Full-scale strikes that completely shut down workplaces are naturally difficult in the healthcare sector, but it would still not have been difficult to take out more workers than they did and, above all, to hold out longer. The same applies to the blockade against overtime, which, if extended, would have put considerable pressure. There was an outspoken understanding of the strike, as well as the fighting spirit. At the same time, we know that this type of conflict is doomed unless it spreads and more workers become involved in the form of their own strikes or sympathy actions. A couple of unions have posted pictures on social media with the text "we back the Vårdförbundet", but that's all.
There have been no concrete sympathy actions, and the Vårdförbundet has not appealed for any either. At some local meetings it has emerged that Kommunal (the union organising assistant nurses) was prepared to take sympathy action but that "the issue had to come" from the Vårdförbundet – which it obviously did not, and that says as much about both unions.
Which brings us to the question of trade unions in general. In the early days of the labour movement, unions were the organised expression of the struggles workers were already fighting in the workplace. Although from the outset they were strictly for the betterment of conditions within capitalism, there was some room for struggle and control by the workers who belonged to them. Already in the early 20th century, however, they became more and more an integral part of the state and, with the First World War, a fully integrated, and institutionalised, part of the bourgeois state, as did the whole of the 'reformist' (which soon could not even be described as 'reformist' any more) labour movement.
Trade unions function primarily as a disciplinary mechanism and as a valve.
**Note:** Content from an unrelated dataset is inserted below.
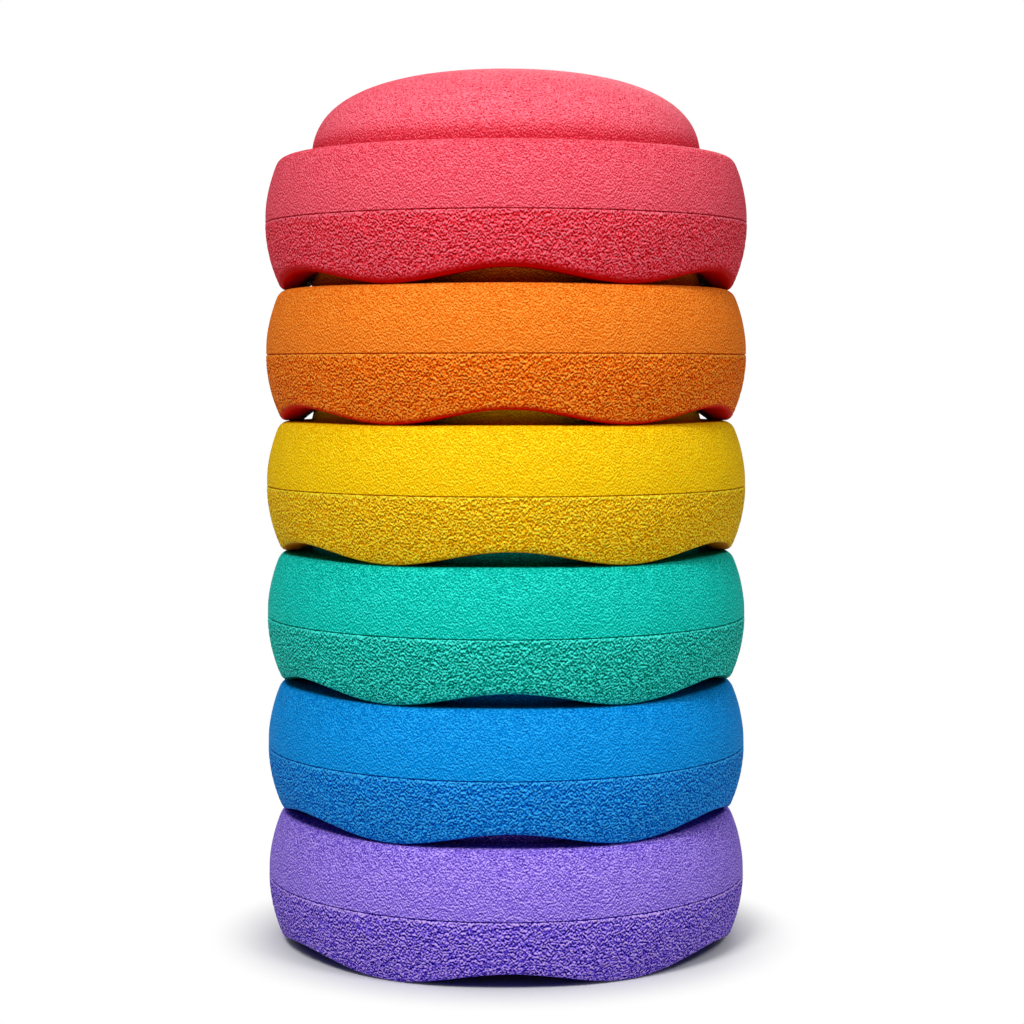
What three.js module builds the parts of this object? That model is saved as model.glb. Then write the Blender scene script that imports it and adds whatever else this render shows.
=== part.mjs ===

By organising workers, controlling them and sometimes boasting about various 'demands', they give the impression that they are the ones fighting for us in the workplace (and the only ones doing so). In reality, they neither can nor want to. This has nothing to do with 'wrong leaders' and no, the union is not 'what we make it' – it is what it is. And it is not a fighting organisation!
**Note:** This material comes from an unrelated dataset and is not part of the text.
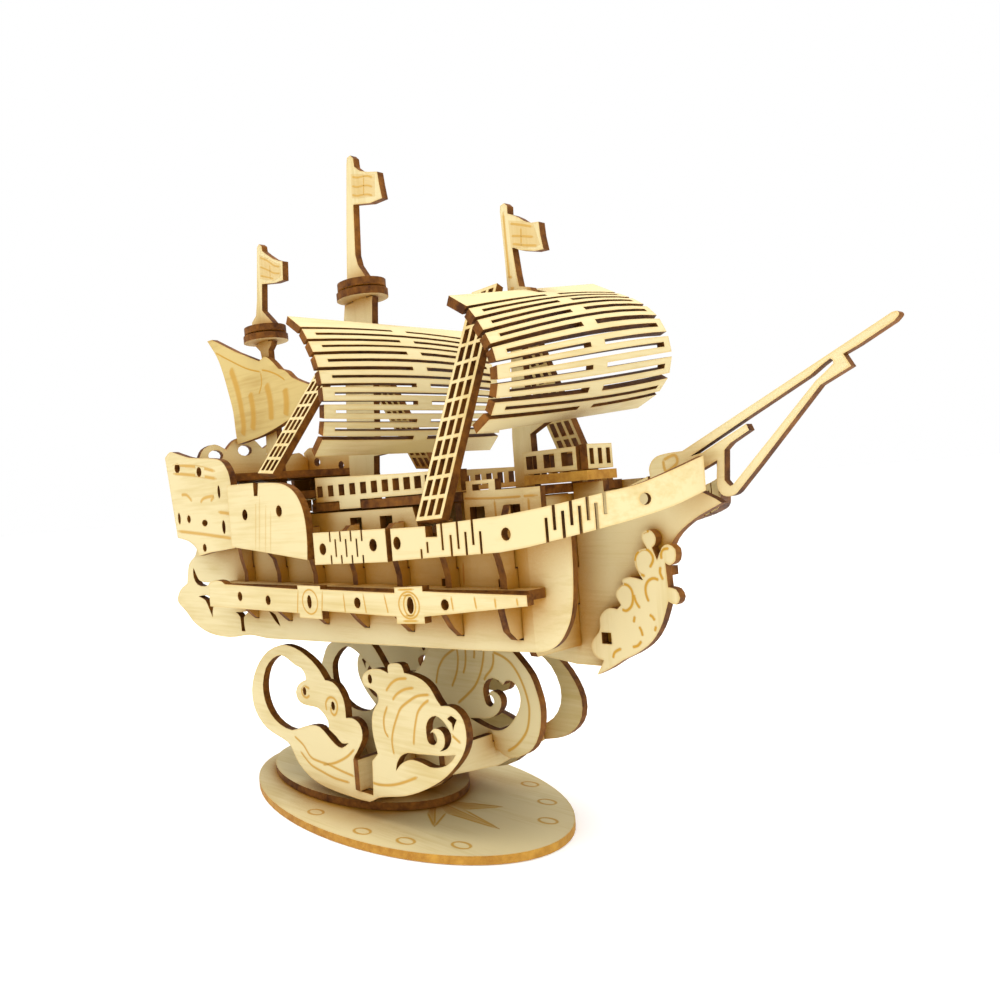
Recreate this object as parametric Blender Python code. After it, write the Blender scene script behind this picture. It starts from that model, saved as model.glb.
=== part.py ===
# Three-masted sailing ship, a slot-together model of thin plywood on a wave stand.
# Sizes are in millimetres and scaled to metres when a mesh is written.
# The bow points along +X, port is +Y, and Z = 0 is the underside of the base.
# The keel lies in the plane Y = 0.

import math

import bmesh
import bpy
from mathutils import Vector

MM = 0.001

# Driving dimensions.
PLY = 2.0
FIT = 0.3
SLOPE = 0.1

BASE_LENGTH = 128.4
BASE_WIDTH = 62.5
BASE_SIDE_SHIFT = 2.3
BASE_TURN = math.radians(-6.3)
STEP_LENGTH = 84.4
STEP_WIDTH = 43.6
STEP_SHIFT = -18.0

WAVE_SPACING = 18.0
WAVE_TURN_X = 8.9
CROSS_X = {"aft": -14.0, "mid": 12.0, "fore": 43.0}

HULL_HALF = 19.0
FRAME_X = (-31.0, -13.0, 5.0, 22.5, 40.0, 57.0, 74.0)
FRAME_HALF = 25.7
GALLERY_FRAME_HALF = 23.7
BOW_FRAME_HALF = 24.5
FRAME_BOTTOM = 47.0
FRAME_TOP = 80.0
LAP_Z = 66.0
KEEL_LAP_Z = 56.0
KEEL_TOP = 64.0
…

Time and time again there is some pressure (or there is some other obscure reason, e.g. to justify their existence) that makes them need to go into conflict, usually half-heartedly and with meagre results. In this respect, the Vårdförbundet is no different from other unions, although not even seeking sympathy measures or extending the strike may seem particularly important.
However, this does not mean that struggle and strikes are pointless – quite the opposite! But we have to take the fight into our own hands and keep control of it. We can go out on so-called "wildcat" strikes together with our fellow workers and there we can control the scope, demand sympathy measures (or carry them out ourselves, independently, without the union). Of course, this is a big issue and easier said than done. But we have to start somewhere. For example, by creating groups outside of the unions in our workplaces, and making contacts with others who are doing the same. At present, this kind of organising is unlikely to achieve much more than putting pressure on both unions and employers, but it does provide fighting experience for the future.
The future, yes. Today we are vanishingly few, but all revolutionary forces must push for such forms of struggle, and in a future stage of higher level of class struggle we have to fight to make it general and organised. This in turn requires this minority to form itself into a revolutionary organisation – a party for want of a better word. Not as a government but as a guide and a tool for the fighting working class.
Because let's be honest – if we're going to "save healthcare", we have to save it from capitalism! For not just good care, but a whole world, worthy of all people.